Abstract

It is well established that confinement pressure inhibits comminution and fragment-flow during projectile penetration of ceramics. Here, a high-pressure gas gun is used to investigate the role of confinement wave impedance on the failure kinetics of ceramics during penetration. Tool-steel rods of fixed lengths and L/ D ratios of 12, 16 and 24 impact and penetrate unconfined borosilicate cylinders and those under pressure-free polycarbonate, aluminum and steel confinements. The cylinders are all of the same size with projectile–target diameter ratios lying between 12 and 24, and projectile–target length ratio equal to 8. A stress wave controlling confinement is introduced to approximate an elastic waveguide set-up. Penetration depths into the comminuted borosilicate and the corresponding fragment jet diameters are measured between 168 and 1038 m/s impact velocities with high-speed photography and a witness plate.

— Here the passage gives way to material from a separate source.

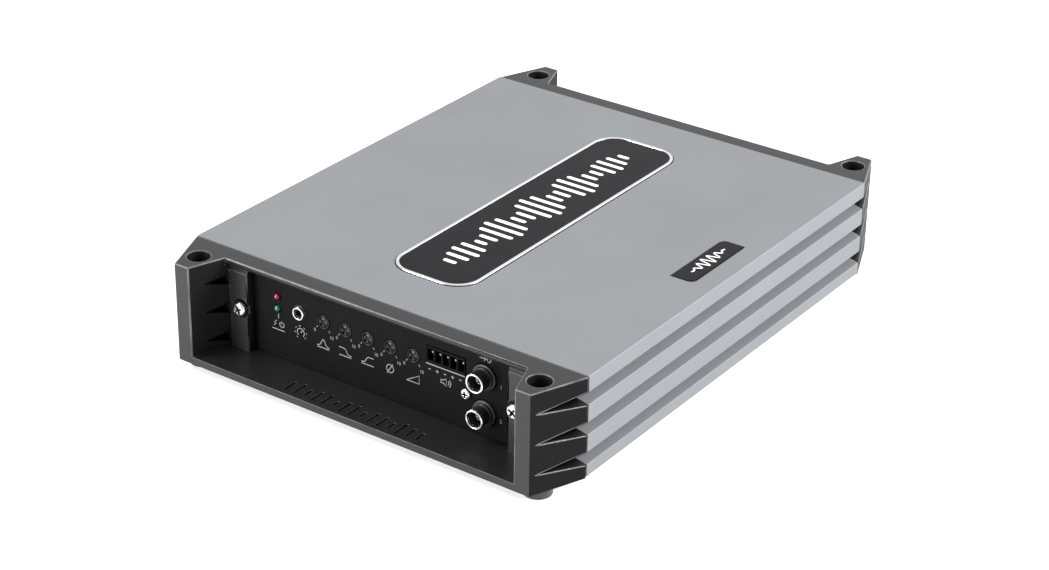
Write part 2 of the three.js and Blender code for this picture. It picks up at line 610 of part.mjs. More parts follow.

Expectedly, target resistive pressure increases with confinement impedance but decreases with projectile diameter. However, cylinders confined by steel are less resistive to penetration than those confined by aluminum. This anomalous behavior suggests that comminution increases with dynamic compression and it may be related to densification and the failure wave which occur in silica glasses above certain critical pressures. On this basis, comminution threshold conditions are determined and found to depend strongly on the propagation of stress waves across the target–confinement interface. These results are useful for material selection of impact/penetration-resistant structures with ceramic cores.